• [REQUIREMENTS] Exactly and only the lines from the one with "Describe how this" through the end of the listing are to be transcribed, both ends included.

• [RECORDS SUPPLIED]

- - - -

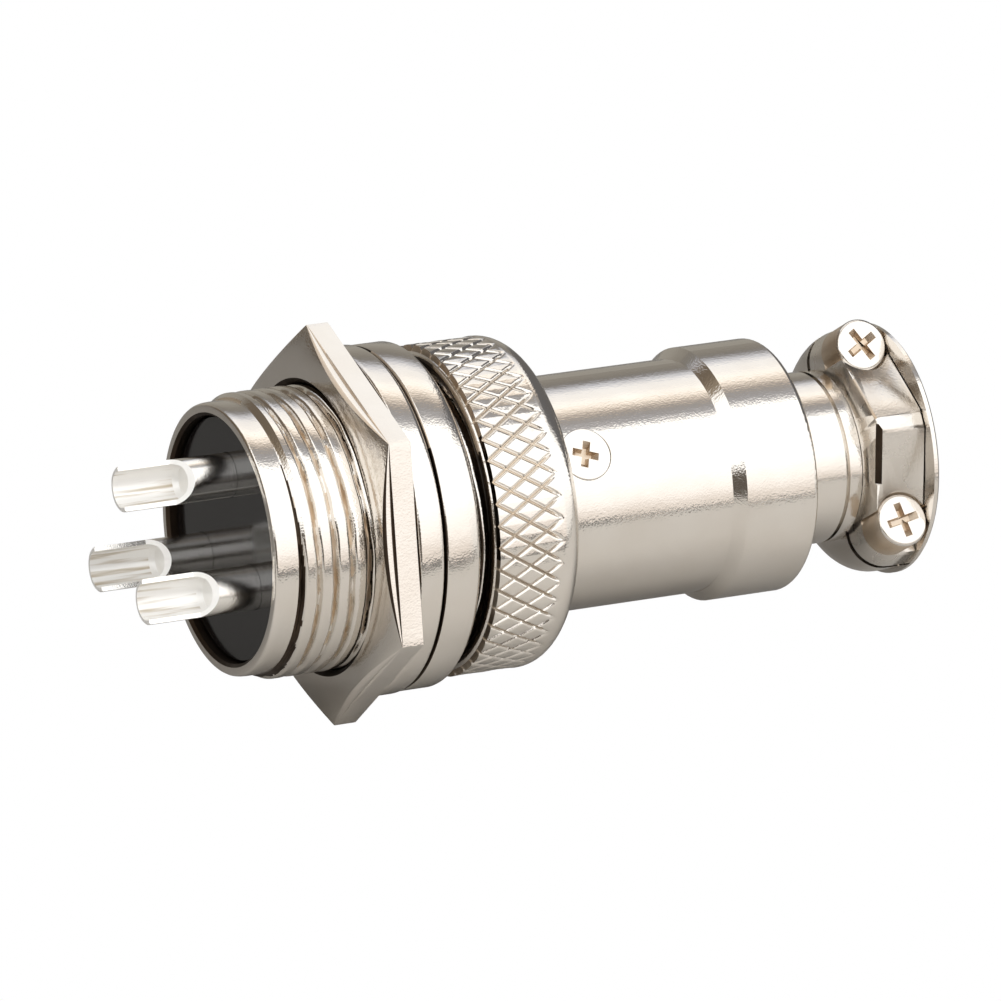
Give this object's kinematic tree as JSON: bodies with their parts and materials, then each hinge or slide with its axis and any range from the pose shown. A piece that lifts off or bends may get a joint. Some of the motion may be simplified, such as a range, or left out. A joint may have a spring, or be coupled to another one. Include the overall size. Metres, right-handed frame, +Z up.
{
  "type": "circular cable connector pair",
  "caption": "Round three-contact power connector: a flanged panel receptacle mated with a cable plug held by a knurled screw ring, with a split cable clamp.",
  "frame": {"origin": "on the common axis, in the face of the flange that seats on the panel", "axes": "+X along the axis from the solder cups to the cable clamp, +Z up through the first contact"},
  "size_m": [0.0468, 0.0208, 0.022],
  "materials": {
    "nickel_shell": "bright nickel plate on brass, slightly uneven",
    "nickel_ring": "bright nickel plate on knurled brass",
    "nickel_hardware": "bright nickel plate on turned brass",
    "screw_steel": "bright zinc-nickel plate",
    "contact_plate": "silver plate on brass, streaked inside the cups",
    "spring_steel": "oiled spring steel",
    "black_moulding": "glossy black thermoset moulding"
  },
  "bodies": {
    "receptacle": {"receptacle_shell": "nickel_shell", "receptacle_insulator": "black_moulding", "contact_pin_1": "contact_plate", "contact_pin_2": "contact_plate", "contact_pin_3": "contact_plate"},
    "washer": {"panel_washer": "nickel_hardware"},
    "nut": {"panel_nut": "nickel_hardware"},
    "plug": {"plug_body": "nickel_shell", "plug_insulator": "black_moulding", "socket_contact_1": "contact_plate", "socket_contact_2": "contact_plate", "socket_contact_3": "contact_plate", "retaining_ring": "spring_steel", "barrel": "nickel_shell", "clamp_neck": "nickel_shell"},
    "ring": {"coupling_ring": "nickel_ring"},
    "set_screw": {"set_screw": "screw_steel"},
    "saddle": {"clamp_saddle": "nickel_shell"},
    "screw_upper": {"clamp_screw_upper": "screw_steel"},
    "screw_lower": {"clamp_screw_lower": "screw_steel"}
  },
  "joints": [
    {"name": "washer_slide", "type": "slide", "parent": "receptacle", "child": "washer", "axis": [-1, 0, 0], "range_m": [0, 0.0038]},
    {"name": "nut_turn", "type": "hinge", "parent": "washer", "child": "nut", "pos_m": [-0.0027, 0, 0], "axis": [-1, 0, 0], "range_deg": [0, 1368]},
    {"name": "plug_slide", "type": "slide", "parent": "receptacle", "child": "plug", "axis": [1, 0, 0], "range_m": [0, 0.004]},
    {"name": "ring_turn", "type": "hinge", "parent": "plug", "child": "ring", "pos_m": [0.0059, 0, 0], "axis": [1, 0, 0], "range_deg": [0, 1440]},
    {"name": "set_screw_turn", "type": "hinge", "parent": "plug", "child": "set_screw", "pos_m": [0.01053, 0, 0], "axis": [0, -0.8192, 0.5736], "range_deg": [0, 360]},
    {"name": "saddle_slide", "type": "slide", "parent": "plug", "child": "saddle", "axis": [0, -0.8704, 0.4924], "range_m": [-0.0003, 0.0014]},
    {"name": "screw_upper_turn", "type": "hinge", "parent": "saddle", "child": "screw_upper", "pos_m": [0.02989, 0.00251, 0.00444], "axis": [0, -0.8704, 0.4924], "range_deg": [-270, 1260]},
    {"name": "screw_lower_turn", "type": "hinge", "parent": "saddle", "child": "screw_lower", "pos_m": [0.02989, -0.00251, -0.00444], "axis": [0, -0.8704, 0.4924], "range_deg": [-270, 1260]}
  ],
  "couplings": [
    {"joint": "nut_turn", "follows": "washer_slide", "rad_per_m": 6283.2},
    {"joint": "ring_turn", "follows": "plug_slide", "rad_per_m": 6283.2},
    {"joint": "screw_upper_turn", "follows": "saddle_slide", "rad_per_m": 15708},
    {"joint": "screw_lower_turn", "follows": "saddle_slide", "rad_per_m": 15708}
  ]
}
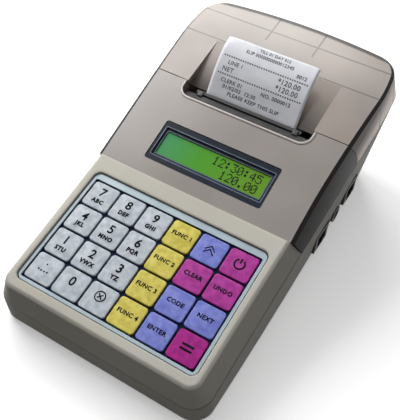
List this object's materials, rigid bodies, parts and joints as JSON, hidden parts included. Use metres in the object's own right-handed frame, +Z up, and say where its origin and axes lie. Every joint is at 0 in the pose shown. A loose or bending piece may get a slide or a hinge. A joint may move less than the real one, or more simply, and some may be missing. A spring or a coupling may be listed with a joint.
{
  "type": "ticket register",
  "caption": "Portable ticket register with a sloping colour-coded keypad, a green character display under a smoked cover, and a hinged smoked paper lid with a receipt.",
  "frame": {"origin": "middle of the footprint, on the surface the feet stand on", "axes": "+X to the user's right, +Y from the keypad towards the paper lid, +Z up"},
  "size_m": [0.1296, 0.2232, 0.0934],
  "materials": {
    "housing": "moulded, lightly textured",
    "smoked_plastic": "smoked, translucent, glossy",
    "keypad_navy": "printed film, satin",
    "keypad_pale": "printed film, satin",
    "key_grey": "satin",
    "key_yellow": "satin",
    "key_blue": "satin",
    "key_magenta": "satin",
    "key_plum": "satin",
    "rubber": "matte",
    "circuit_board": "solder mask",
    "black_plastic": "moulded, satin",
    "grey_plastic": "moulded",
    "white_plastic": "moulded",
    "display_glass": "liquid crystal, lit green",
    "paper": "thermal paper",
    "card": "card tube",
    "steel": "plain",
    "print_head": "plain",
    "brass": "plain",
    "cell_wrap": "shrink sleeve"
  },
  "bodies": {
    "casing": {"lower_housing": "housing", "upper_housing": "housing", "feet": "rubber", "housing_screws": "steel", "key_grid": "keypad_navy", "keypad_panel": "keypad_pale", "key_mat": "rubber", "keypad_board": "circuit_board", "display_cover": "smoked_plastic", "display_bezel": "black_plastic", "display_glass": "display_glass", "display_board": "circuit_board", "hinge_pins": "steel", "paper_bucket": "grey_plastic", "paper_web": "paper", "printer_frame": "steel", "print_head": "print_head", "print_motor": "steel", "tear_bar": "steel", "main_board": "circuit_board", "socket_front": "black_plastic", "socket_back": "black_plastic", "dc_jack": "grey_plastic", "battery_holder": "black_plastic", "battery_pack": "cell_wrap"},
    "lid": {"paper_lid": "smoked_plastic", "receipt": "paper"},
    "platen": {"platen_roller": "rubber", "platen_gear": "white_plastic"},
    "idler": {"idler_gear": "white_plastic"},
    "pinion": {"motor_pinion": "brass", "motor_shaft": "steel"},
    "roll": {"paper_roll": "paper", "roll_core": "card", "roll_spindle": "white_plastic"},
    "key_7": {"key_7": "key_grey"},
    "key_8": {"key_8": "key_grey"},
    "key_9": {"key_9": "key_grey"},
    "key_yellow_1": {"key_yellow_1": "key_yellow"},
    "key_feed": {"key_feed": "key_blue"},
    "key_power": {"key_power": "key_magenta"},
    "key_4": {"key_4": "key_grey"},
    "key_5": {"key_5": "key_grey"},
    "key_6": {"key_6": "key_grey"},
    "key_yellow_2": {"key_yellow_2": "key_yellow"},
    "key_magenta_1": {"key_magenta_1": "key_magenta"},
    "key_magenta_2": {"key_magenta_2": "key_magenta"},
    "key_1": {"key_1": "key_grey"},
    "key_2": {"key_2": "key_grey"},
    "key_3": {"key_3": "key_grey"},
    "key_yellow_3": {"key_yellow_3": "key_yellow"},
    "key_blue_1": {"key_blue_1": "key_blue"},
    "key_blue_2": {"key_blue_2": "key_blue"},
    "key_point": {"key_point": "key_grey"},
    "key_0": {"key_0": "key_grey"},
    "key_cancel": {"key_cancel": "key_grey"},
    "key_yellow_4": {"key_yellow_4": "key_yellow"},
    "key_blue_3": {"key_blue_3": "key_blue"},
    "key_total": {"key_total": "key_plum"}
  },
  "joints": [
    {"name": "lid_hinge", "type": "hinge", "parent": "casing", "child": "lid", "pos_m": [0, 0.1073, 0.0724], "axis": [-1, 0, 0], "range_deg": [0, 95]},
    {"name": "platen_turn", "type": "hinge", "parent": "casing", "child": "platen", "pos_m": [0, 0.0443, 0.05585], "axis": [1, 0, 0], "continuous": true},
    {"name": "idler_turn", "type": "hinge", "parent": "casing", "child": "idler", "pos_m": [0, 0.04156, 0.04494], "axis": [1, 0, 0], "continuous": true},
    {"name": "pinion_turn", "type": "hinge", "parent": "casing", "child": "pinion", "pos_m": [0, 0.04757, 0.03824], "axis": [1, 0, 0], "continuous": true},
    {"name": "roll_turn", "type": "hinge", "parent": "casing", "child": "roll", "pos_m": [0, 0.0788, 0.0455], "axis": [1, 0, 0], "continuous": true},
    {"name": "key_7_press", "type": "slide", "parent": "casing", "child": "key_7", "axis": [0, 0.2402, -0.9707], "range_m": [0, 0.0008], "stiffness_N_per_m": 900, "deforming": ["key_mat"]},
    {"name": "key_8_press", "type": "slide", "parent": "casing", "child": "key_8", "axis": [0, 0.2402, -0.9707], "range_m": [0, 0.0008], "stiffness_N_per_m": 900, "deforming": ["key_mat"]},
    {"name": "key_9_press", "type": "slide", "parent": "casing", "child": "key_9", "axis": [0, 0.2402, -0.9707], "range_m": [0, 0.0008], "stiffness_N_per_m": 900, "deforming": ["key_mat"]},
    {"name": "key_yellow_1_press", "type": "slide", "parent": "casing", "child": "key_yellow_1", "axis": [0, 0.2402, -0.9707], "range_m": [0, 0.0008], "stiffness_N_per_m": 900, "deforming": ["key_mat"]},
    {"name": "key_feed_press", "type": "slide", "parent": "casing", "child": "key_feed", "axis": [0, 0.2402, -0.9707], "range_m": [0, 0.0008], "stiffness_N_per_m": 900, "deforming": ["key_mat"]},
    {"name": "key_power_press", "type": "slide", "parent": "casing", "child": "key_power", "axis": [0, 0.2402, -0.9707], "range_m": [0, 0.0008], "stiffness_N_per_m": 900, "deforming": ["key_mat"]},
    {"name": "key_4_press", "type": "slide", "parent": "casing", "child": "key_4", "axis": [0, 0.2402, -0.9707], "range_m": [0, 0.0008], "stiffness_N_per_m": 900, "deforming": ["key_mat"]},
    {"name": "key_5_press", "type": "slide", "parent": "casing", "child": "key_5", "axis": [0, 0.2402, -0.9707], "range_m": [0, 0.0008], "stiffness_N_per_m": 900, "deforming": ["key_mat"]},
    {"name": "key_6_press", "type": "slide", "parent": "casing", "child": "key_6", "axis": [0, 0.2402, -0.9707], "range_m": [0, 0.0008], "stiffness_N_per_m": 900, "deforming": ["key_mat"]},
    {"name": "key_yellow_2_press", "type": "slide", "parent": "casing", "child": "key_yellow_2", "axis": [0, 0.2402, -0.9707], "range_m": [0, 0.0008], "stiffness_N_per_m": 900, "deforming": ["key_mat"]},
    {"name": "key_magenta_1_press", "type": "slide", "parent": "casing", "child": "key_magenta_1", "axis": [0, 0.2402, -0.9707], "range_m": [0, 0.0008], "stiffness_N_per_m": 900, "deforming": ["key_mat"]},
    {"name": "key_magenta_2_press", "type": "slide", "parent": "casing", "child": "key_magenta_2", "axis": [0, 0.2402, -0.9707], "range_m": [0, 0.0008], "stiffness_N_per_m": 900, "deforming": ["key_mat"]},
    {"name": "key_1_press", "type": "slide", "parent": "casing", "child": "key_1", "axis": [0, 0.2402, -0.9707], "range_m": [0, 0.0008], "stiffness_N_per_m": 900, "deforming": ["key_mat"]},
    {"name": "key_2_press", "type": "slide", "parent": "casing", "child": "key_2", "axis": [0, 0.2402, -0.9707], "range_m": [0, 0.0008], "stiffness_N_per_m": 900, "deforming": ["key_mat"]},
    {"name": "key_3_press", "type": "slide", "parent": "casing", "child": "key_3", "axis": [0, 0.2402, -0.9707], "range_m": [0, 0.0008], "stiffness_N_per_m": 900, "deforming": ["key_mat"]},
    {"name": "key_yellow_3_press", "type": "slide", "parent": "casing", "child": "key_yellow_3", "axis": [0, 0.2402, -0.9707], "range_m": [0, 0.0008], "stiffness_N_per_m": 900, "deforming": ["key_mat"]},
    {"name": "key_blue_1_press", "type": "slide", "parent": "casing", "child": "key_blue_1", "axis": [0, 0.2402, -0.9707], "range_m": [0, 0.0008], "stiffness_N_per_m": 900, "deforming": ["key_mat"]},
    {"name": "key_blue_2_press", "type": "slide", "parent": "casing", "child": "key_blue_2", "axis": [0, 0.2402, -0.9707], "range_m": [0, 0.0008], "stiffness_N_per_m": 900, "deforming": ["key_mat"]},
    {"name": "key_point_press", "type": "slide", "parent": "casing", "child": "key_point", "axis": [0, 0.2402, -0.9707], "range_m": [0, 0.0008], "stiffness_N_per_m": 900, "deforming": ["key_mat"]},
    {"name": "key_0_press", "type": "slide", "parent": "casing", "child": "key_0", "axis": [0, 0.2402, -0.9707], "range_m": [0, 0.0008], "stiffness_N_per_m": 900, "deforming": ["key_mat"]},
    {"name": "key_cancel_press", "type": "slide", "parent": "casing", "child": "key_cancel", "axis": [0, 0.2402, -0.9707], "range_m": [0, 0.0008], "stiffness_N_per_m": 900, "deforming": ["key_mat"]},
    {"name": "key_yellow_4_press", "type": "slide", "parent": "casing", "child": "key_yellow_4", "axis": [0, 0.2402, -0.9707], "range_m": [0, 0.0008], "stiffness_N_per_m": 900, "deforming": ["key_mat"]},
    {"name": "key_blue_3_press", "type": "slide", "parent": "casing", "child": "key_blue_3", "axis": [0, 0.2402, -0.9707], "range_m": [0, 0.0008], "stiffness_N_per_m": 900, "deforming": ["key_mat"]},
    {"name": "key_total_press", "type": "slide", "parent": "casing", "child": "key_total", "axis": [0, 0.2402, -0.9707], "range_m": [0, 0.0008], "stiffness_N_per_m": 900, "deforming": ["key_mat"]}
  ],
  "couplings": [
    {"joint": "platen_turn", "follows": "roll_turn", "ratio": -4.2449},
    {"joint": "idler_turn", "follows": "roll_turn", "ratio": 4.8513},
    {"joint": "pinion_turn", "follows": "roll_turn", "ratio": -6.7918}
  ]
}
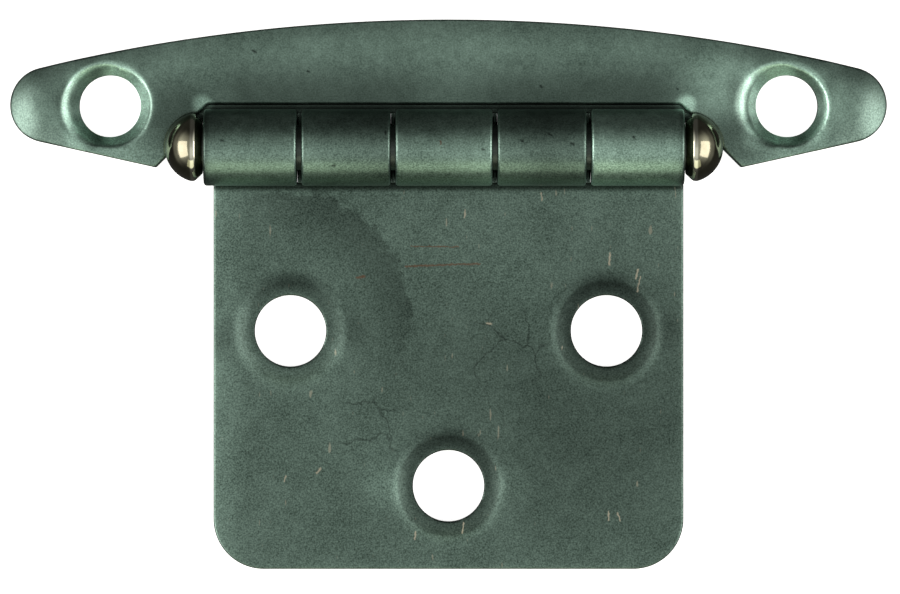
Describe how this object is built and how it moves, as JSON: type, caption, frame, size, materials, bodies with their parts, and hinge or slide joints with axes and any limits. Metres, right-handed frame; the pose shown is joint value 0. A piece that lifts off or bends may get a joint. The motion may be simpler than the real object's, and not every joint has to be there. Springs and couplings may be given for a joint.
{
  "type": "cabinet hinge",
  "caption": "Cabinet hinge with a long decorative wing, a flat door leaf, a rolled knuckle barrel and a pin with button tips, in satin smoke-grey metal.",
  "frame": {"origin": "on the plane of the back, straight behind the middle of the pin's length, on the wing's back strap", "axes": "+X along the pin, +Y from the pin towards the wing for the face frame, +Z out of the back plane towards the viewer"},
  "size_m": [0.07, 0.0438, 0.0061],
  "materials": {
    "satin_sheet": "pressed steel sheet with a satin grey-green smoke plating, lightly worn",
    "pin_steel": "drawn steel rod, plain",
    "polished_tip": "turned steel, polished nickel plate with a warm tint"
  },
  "bodies": {
    "wing": {"frame_wing": "satin_sheet", "hinge_pin": "pin_steel", "left_pin_tip": "polished_tip", "right_pin_tip": "polished_tip"},
    "leaf": {"door_leaf": "satin_sheet"}
  },
  "joints": [
    {"name": "leaf_swing", "type": "hinge", "parent": "wing", "child": "leaf", "pos_m": [0, 0, 0.00305], "axis": [-1, 0, 0], "range_deg": [0, 180]}
  ]
}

- - - -

• [WRITTEN RESPONSE]
Describe how this object is built and how it moves, as JSON: type, caption, frame, size, materials, bodies with their parts, and hinge or slide joints with axes and any limits. Metres, right-handed frame; the pose shown is joint value 0. A piece that lifts off or bends may get a joint. The motion may be simpler than the real object's, and not every joint has to be there. Springs and couplings may be given for a joint.
{
  "type": "cabinet hinge",
  "caption": "Cabinet hinge with a long decorative wing, a flat door leaf, a rolled knuckle barrel and a pin with button tips, in satin smoke-grey metal.",
  "frame": {"origin": "on the plane of the back, straight behind the middle of the pin's length, on the wing's back strap", "axes": "+X along the pin, +Y from the pin towards the wing for the face frame, +Z out of the back plane towards the viewer"},
  "size_m": [0.07, 0.0438, 0.0061],
  "materials": {
    "satin_sheet": "pressed steel sheet with a satin grey-green smoke plating, lightly worn",
    "pin_steel": "drawn steel rod, plain",
    "polished_tip": "turned steel, polished nickel plate with a warm tint"
  },
  "bodies": {
    "wing": {"frame_wing": "satin_sheet", "hinge_pin": "pin_steel", "left_pin_tip": "polished_tip", "right_pin_tip": "polished_tip"},
    "leaf": {"door_leaf": "satin_sheet"}
  },
  "joints": [
    {"name": "leaf_swing", "type": "hinge", "parent": "wing", "child": "leaf", "pos_m": [0, 0, 0.00305], "axis": [-1, 0, 0], "range_deg": [0, 180]}
  ]
}